Classical Spin: Gamelan Madu Sari

Gamelan Madu Sari

New Nectar (Songlines)

In the global scheme of things, Vancouver is shaping up as one of those places where cultures intersect and where artistic technologies both new and old can meet and feed each other to their mutual benefit. For proof of this, listeners need look no further than the first CD release from local ensemble Gamelan Madu Sari, which features ancient Javanese techniques and instruments married to the imaginative output of five relatively young Canadian composers.
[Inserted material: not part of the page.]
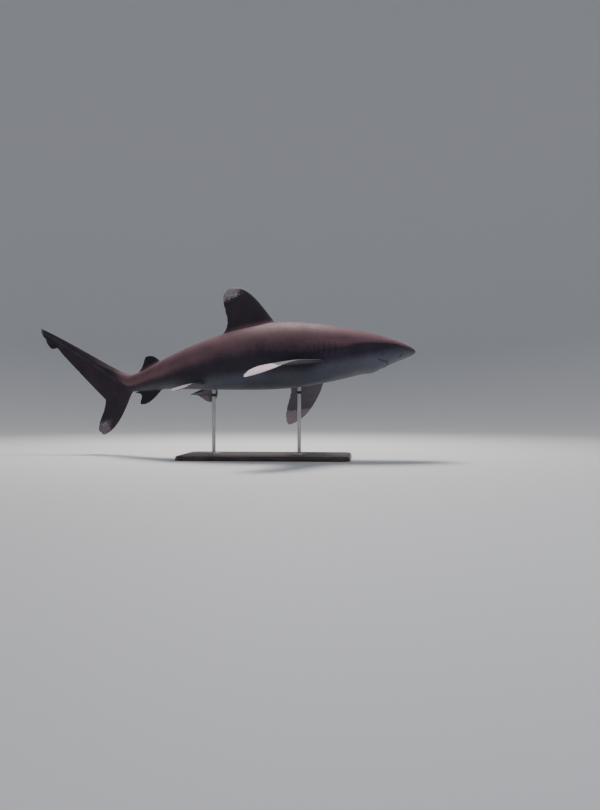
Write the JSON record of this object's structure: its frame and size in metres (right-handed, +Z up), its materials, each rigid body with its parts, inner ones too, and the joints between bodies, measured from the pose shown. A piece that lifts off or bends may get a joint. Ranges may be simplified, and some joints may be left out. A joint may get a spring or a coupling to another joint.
{
  "type": "oceanic whitetip shark display model",
  "caption": "Life-size whitetip shark in a banked left turn, head and tail bent the same way, broad paddle fins with pale tips, held over a flat board by short upright rods.",
  "frame": {"origin": "centre of the underside of the stand's board, on the surface it stands on", "axes": "+X along the trunk towards the head, +Z up, so the fish's left side faces +Y; the fish itself is bent to its left, leans 12 degrees to its left and points 4.6 degrees up"},
  "size_m": [2.2809, 1.2129, 0.9447],
  "materials": {
    "skin": "shark skin: bronze grey back, paler flank, near-white belly, white mottled fin tips",
    "eye": "dark, wet",
    "stand_board": "dark stained, satin",
    "stand_steel": "brushed"
  },
  "bodies": {
    "root": {"head": "skin", "lower_jaw": "skin", "trunk": "skin", "tail_stalk": "skin", "tail_lobe_upper": "skin", "tail_lobe_lower": "skin", "fin_dorsal_first": "skin", "fin_dorsal_second": "skin", "fin_anal": "skin", "fin_pectoral_left": "skin", "fin_pectoral_right": "skin", "fin_pelvic_left": "skin", "fin_pelvic_right": "skin", "eye_left": "eye", "eye_right": "eye", "stand_base": "stand_board", "stand_flange_front": "stand_steel", "stand_flange_rear": "stand_steel", "stand_rod_front": "stand_steel", "stand_rod_rear": "stand_steel"}
  },
  "joints": []
}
Javanese music has inspired western musicians ever since Claude Debussy and Maurice Ravel encountered it at the 1889 Paris Universal Exposition, and a century later its elaborate, interlocking parts and sinuous melodies have lost none of their appeal. But gamelan has rarely had such sensitive translators as Kenneth Newby, Chris Miller, Mark Parlett, Michael O'Neill, and Paul Plimley, the composer-performers who appear here. With the exception of the jazz-based Plimley, they've all studied in Indonesia and base their inventions on a thorough understanding of traditional gamelan structure. (Plimley's Born Again Needle Dancers, New Nectar's final piece, sounds like it gets its gamelan inspiration secondhand from minimalist composers such as Steve Reich and Terry Riley, but it's no less delightful for that.) Within that framework, though, there's a lot of variety: Newby's Dreams He Is a Ball of Fire... Or a Hummingbird is as warm and lush as its title; O'Neill's Lessons of the Garden is a stark, ritualistic work for bee-buzzing reeds; Chris Miller's two numbers explore sound with whimsical integrity; and ensemble director Parlett's Intimate Distance is an ever-shifting mind-movie of considerable depth. Beautiful and provocative, New Nectar is a signpost pointing toward the future of our city--and, perhaps, of music in general.